Every line of the material is to be repeated exactly as it stands.

╭──

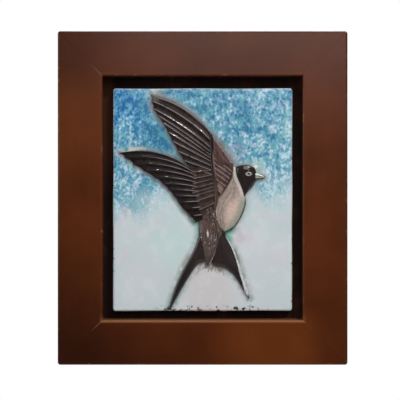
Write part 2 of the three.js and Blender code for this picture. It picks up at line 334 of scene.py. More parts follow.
# %% The hanging hole
HANG_BORE = 10 * MM
HANG_DEPTH = 12 * MM
HANG_FROM_REBATE = 22 * MM
bore = start_with(
    bpy.ops.mesh.primitive_cylinder_add,
    "bore",
    vertices=48,
    radius=HANG_BORE / 2,
    depth=HANG_DEPTH + OVERCUT,
    location=(0, -(HANG_DEPTH - OVERCUT) / 2, HALF_OPENING.z + REBATE + HANG_FROM_REBATE),
    rotation=(np.pi / 2, 0, 0),
)
combine(rails["top"], bore, "DIFFERENCE")
smooth_over_bevels(rails["top"])

# %% [markdown]
# ## The tile's slab
# The slab was cut from soft clay, so its edges stray a little and its face is rounded over into
# them. A grid makes the face: its lines are drawn together near the border, where the rounding
# needs them, and its border is then pulled back to the board as the four sides.

# %% Slab sizes and its grid lines
BORDER_LINES = np.array([0, 0.12, 0.3, 0.6, 1.0, 1.5, 2.1, 2.8]) * MM


def grid_lines(length, spacing):
    """Places across the slab, close together in the rounded border and even between."""
    first = BORDER_LINES[-1] + spacing
    middle = np.linspace(first, length - first, int((length - 2 * first) / spacing))
    return np.concatenate([BORDER_LINES, middle, length - BORDER_LINES[::-1]]) - length / 2


def stray(place):
    """How far the hand-cut edge strays outward, by its place round the outline from 0 to 1."""
    return EDGE_STRAY * np.sin(2 * np.pi * (5 * place + 0.15)) * np.cos(2 * np.pi * 3 * place)


FACE_SPACING = 1.12 * MM
columns = grid_lines(TILE_WIDTH, FACE_SPACING)
rows = grid_lines(TILE_HEIGHT, FACE_SPACING)
print("slab grid:", len(columns), "x", len(rows))


# %% Put a grid's vertices in their places
def get_places(piece):
    """The x, y and z of a piece's vertices."""
    flat = np.empty(len(piece.data.vertices) * 3)
    piece.data.vertices.foreach_get("co", flat)
    return flat.reshape(-1, 3).T


def add_grid(name, across, along):
    """A flat grid with that many lines each way, and each vertex's column and row."""
    squares = dict(x_subdivisions=across - 1, y_subdivisions=along - 1)
    grid = start_with(bpy.ops.mesh.primitive_grid_add, name, size=2, **squares)
    x, y, _ = get_places(grid)
    column = np.rint((x + 1) / 2 * (across - 1)).astype(int)
    row = np.rint((y + 1) / 2 * (along - 1)).astype(int)
    return grid, column, row


def set_places(grid, x, front, z):
    """Puts the vertices at x and z from the tile's centre, and that far in front of the wall."""
    places = np.stack([TILE_CENTRE.x + x, -front, TILE_CENTRE.z + z], axis=1)
    grid.data.vertices.foreach_set("co", places.ravel())
    grid.data.update()


def set_values(piece, name, values):
    """Stores one number for each vertex, for the materials to read."""
    stored = piece.data.attributes.new(name, "FLOAT", "POINT")
    stored.data.foreach_set("value", np.broadcast_to(values, len(piece.data.vertices)).astype(float))


def close_back(piece, distance):
    """Extrudes the open border to a plane at that distance from the wall, and fills it in."""
    edit(piece)
    bpy.ops.mesh.region_to_loop()
    bpy.ops.mesh.extrude_edges_move(TRANSFORM_OT_translate={"value": (0, 0.001 * MM, 0)})
    bpy.ops.transform.resize(value=(1, 0, 1), center_override=(0, -distance, 0))
    bpy.ops.mesh.edge_face_add()
    bpy.ops.object.mode_set(mode="OBJECT")
    face_outwards(piece)


# %% The slab
STRAY_REACH = 12 * MM
UNEVENNESS = 0.12 * MM
TINY = 1e-9


def shape_slab():
    """The slab's face with its rounded corners and arris, pulled back to the board."""
    slab, column, row = add_grid("relief_tile_glazed", len(columns), len(rows))
    x = columns[column]
    z = rows[row]
    half_wide = TILE_WIDTH / 2
    half_high = TILE_HEIGHT / 2
    inset = np.minimum(half_wide - abs(x), half_high - abs(z))

    # Square corners are drawn in to quarter circles about the corner centres.
    past_x = np.maximum(abs(x) - (half_wide - TILE_CORNER), 0)
    past_z = np.maximum(abs(z) - (half_high - TILE_CORNER), 0)
    square = np.maximum(past_x, past_z)
    kept = np.where(square > 0, square / np.maximum(np.hypot(past_x, past_z), TINY), 1)
    x = x - np.sign(x) * past_x * (1 - kept)
    z = z - np.sign(z) * past_z * (1 - kept)

    # The edges stray, less and less towards the middle of the tile.
    place = (np.arctan2(z, x) / (2 * np.pi)) % 1
    near_side = np.clip(1 - inset / STRAY_REACH, 0, 1) ** 2
    upright = (half_wide - abs(x)) < (half_high - abs(z))
    lift = stray(place) * near_side * 0.8
    x = np.where(upright, x + np.sign(x) * lift, x)
    z = np.where(upright, z, z + np.sign(z) * lift)

    # The arris is a quarter round, and the face within it is slightly uneven.
    across_arris = np.clip(inset / TILE_ARRIS, 0, 1)
    drop = TILE_ARRIS * (1 - np.sqrt(np.clip(1 - (1 - across_arris) ** 2, 0, 1)))
    waves = UNEVENNESS * np.sin(x * 61 + 2.1) * np.sin(z * 47 + 0.6)
    set_places(slab, x, TILE_FACE - drop + waves * (drop < 0.1 * MM), z)
    set_values(slab, "rim", inset / MM)
    close_back(slab, BOARD_THICK)
    return slab


slab = shape_slab()
print("slab:", len(slab.data.polygons), "faces")

# %% [markdown]
# ## The swallow
# The bird was modelled in clay on the wet slab: two spread wings of fluted feathers, the arm
# between them, a round belly, the rump and the forked tail. Each part lies between two curves.
# A grid is stretched between them, so its lines follow the feathers and the crests stay sharp,
# and its border is pressed into the slab.
#
# The curves are in hundredths of the tile's width and height from its centre.

# %% Curves
def curve(*points):
    """A smooth curve through a few points, as a function of a place from 0 to 1 along it."""
    knots = np.array(points) / 100 * (TILE_WIDTH, TILE_HEIGHT)
    last = len(knots) - 1

    def at(place):
        place = np.asarray(place, float) * last
        start = np.clip(np.floor(place).astype(int), 0, last - 1)
        t = (place - start)[..., None]
        before = knots[np.maximum(start - 1, 0)]
        here = knots[start]
        there = knots[start + 1]
        beyond = knots[np.minimum(start + 2, last)]
        leave = (there - before) / 2
        arrive = (beyond - here) / 2
        return (
            (2 * here - 2 * there + leave + arrive) * t**3
            + (-3 * here + 3 * there - 2 * leave - arrive) * t**2
            + leave * t
            + here
        )

    return at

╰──

## The result
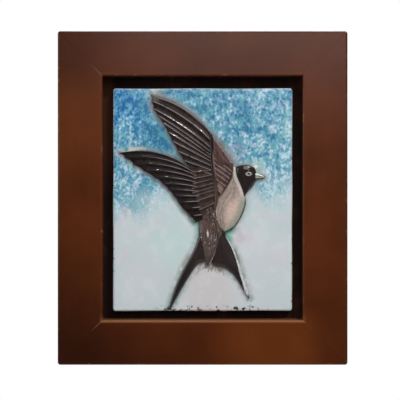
Write part 2 of the three.js and Blender code for this picture. It picks up at line 334 of scene.py. More parts follow.
# %% The hanging hole
HANG_BORE = 10 * MM
HANG_DEPTH = 12 * MM
HANG_FROM_REBATE = 22 * MM
bore = start_with(
    bpy.ops.mesh.primitive_cylinder_add,
    "bore",
    vertices=48,
    radius=HANG_BORE / 2,
    depth=HANG_DEPTH + OVERCUT,
    location=(0, -(HANG_DEPTH - OVERCUT) / 2, HALF_OPENING.z + REBATE + HANG_FROM_REBATE),
    rotation=(np.pi / 2, 0, 0),
)
combine(rails["top"], bore, "DIFFERENCE")
smooth_over_bevels(rails["top"])

# %% [markdown]
# ## The tile's slab
# The slab was cut from soft clay, so its edges stray a little and its face is rounded over into
# them. A grid makes the face: its lines are drawn together near the border, where the rounding
# needs them, and its border is then pulled back to the board as the four sides.

# %% Slab sizes and its grid lines
BORDER_LINES = np.array([0, 0.12, 0.3, 0.6, 1.0, 1.5, 2.1, 2.8]) * MM


def grid_lines(length, spacing):
    """Places across the slab, close together in the rounded border and even between."""
    first = BORDER_LINES[-1] + spacing
    middle = np.linspace(first, length - first, int((length - 2 * first) / spacing))
    return np.concatenate([BORDER_LINES, middle, length - BORDER_LINES[::-1]]) - length / 2


def stray(place):
    """How far the hand-cut edge strays outward, by its place round the outline from 0 to 1."""
    return EDGE_STRAY * np.sin(2 * np.pi * (5 * place + 0.15)) * np.cos(2 * np.pi * 3 * place)


FACE_SPACING = 1.12 * MM
columns = grid_lines(TILE_WIDTH, FACE_SPACING)
rows = grid_lines(TILE_HEIGHT, FACE_SPACING)
print("slab grid:", len(columns), "x", len(rows))


# %% Put a grid's vertices in their places
def get_places(piece):
    """The x, y and z of a piece's vertices."""
    flat = np.empty(len(piece.data.vertices) * 3)
    piece.data.vertices.foreach_get("co", flat)
    return flat.reshape(-1, 3).T


def add_grid(name, across, along):
    """A flat grid with that many lines each way, and each vertex's column and row."""
    squares = dict(x_subdivisions=across - 1, y_subdivisions=along - 1)
    grid = start_with(bpy.ops.mesh.primitive_grid_add, name, size=2, **squares)
    x, y, _ = get_places(grid)
    column = np.rint((x + 1) / 2 * (across - 1)).astype(int)
    row = np.rint((y + 1) / 2 * (along - 1)).astype(int)
    return grid, column, row


def set_places(grid, x, front, z):
    """Puts the vertices at x and z from the tile's centre, and that far in front of the wall."""
    places = np.stack([TILE_CENTRE.x + x, -front, TILE_CENTRE.z + z], axis=1)
    grid.data.vertices.foreach_set("co", places.ravel())
    grid.data.update()


def set_values(piece, name, values):
    """Stores one number for each vertex, for the materials to read."""
    stored = piece.data.attributes.new(name, "FLOAT", "POINT")
    stored.data.foreach_set("value", np.broadcast_to(values, len(piece.data.vertices)).astype(float))


def close_back(piece, distance):
    """Extrudes the open border to a plane at that distance from the wall, and fills it in."""
    edit(piece)
    bpy.ops.mesh.region_to_loop()
    bpy.ops.mesh.extrude_edges_move(TRANSFORM_OT_translate={"value": (0, 0.001 * MM, 0)})
    bpy.ops.transform.resize(value=(1, 0, 1), center_override=(0, -distance, 0))
    bpy.ops.mesh.edge_face_add()
    bpy.ops.object.mode_set(mode="OBJECT")
    face_outwards(piece)


# %% The slab
STRAY_REACH = 12 * MM
UNEVENNESS = 0.12 * MM
TINY = 1e-9


def shape_slab():
    """The slab's face with its rounded corners and arris, pulled back to the board."""
    slab, column, row = add_grid("relief_tile_glazed", len(columns), len(rows))
    x = columns[column]
    z = rows[row]
    half_wide = TILE_WIDTH / 2
    half_high = TILE_HEIGHT / 2
    inset = np.minimum(half_wide - abs(x), half_high - abs(z))

    # Square corners are drawn in to quarter circles about the corner centres.
    past_x = np.maximum(abs(x) - (half_wide - TILE_CORNER), 0)
    past_z = np.maximum(abs(z) - (half_high - TILE_CORNER), 0)
    square = np.maximum(past_x, past_z)
    kept = np.where(square > 0, square / np.maximum(np.hypot(past_x, past_z), TINY), 1)
    x = x - np.sign(x) * past_x * (1 - kept)
    z = z - np.sign(z) * past_z * (1 - kept)

    # The edges stray, less and less towards the middle of the tile.
    place = (np.arctan2(z, x) / (2 * np.pi)) % 1
    near_side = np.clip(1 - inset / STRAY_REACH, 0, 1) ** 2
    upright = (half_wide - abs(x)) < (half_high - abs(z))
    lift = stray(place) * near_side * 0.8
    x = np.where(upright, x + np.sign(x) * lift, x)
    z = np.where(upright, z, z + np.sign(z) * lift)

    # The arris is a quarter round, and the face within it is slightly uneven.
    across_arris = np.clip(inset / TILE_ARRIS, 0, 1)
    drop = TILE_ARRIS * (1 - np.sqrt(np.clip(1 - (1 - across_arris) ** 2, 0, 1)))
    waves = UNEVENNESS * np.sin(x * 61 + 2.1) * np.sin(z * 47 + 0.6)
    set_places(slab, x, TILE_FACE - drop + waves * (drop < 0.1 * MM), z)
    set_values(slab, "rim", inset / MM)
    close_back(slab, BOARD_THICK)
    return slab


slab = shape_slab()
print("slab:", len(slab.data.polygons), "faces")

# %% [markdown]
# ## The swallow
# The bird was modelled in clay on the wet slab: two spread wings of fluted feathers, the arm
# between them, a round belly, the rump and the forked tail. Each part lies between two curves.
# A grid is stretched between them, so its lines follow the feathers and the crests stay sharp,
# and its border is pressed into the slab.
#
# The curves are in hundredths of the tile's width and height from its centre.

# %% Curves
def curve(*points):
    """A smooth curve through a few points, as a function of a place from 0 to 1 along it."""
    knots = np.array(points) / 100 * (TILE_WIDTH, TILE_HEIGHT)
    last = len(knots) - 1

    def at(place):
        place = np.asarray(place, float) * last
        start = np.clip(np.floor(place).astype(int), 0, last - 1)
        t = (place - start)[..., None]
        before = knots[np.maximum(start - 1, 0)]
        here = knots[start]
        there = knots[start + 1]
        beyond = knots[np.minimum(start + 2, last)]
        leave = (there - before) / 2
        arrive = (beyond - here) / 2
        return (
            (2 * here - 2 * there + leave + arrive) * t**3
            + (-3 * here + 3 * there - 2 * leave - arrive) * t**2
            + leave * t
            + here
        )

    return at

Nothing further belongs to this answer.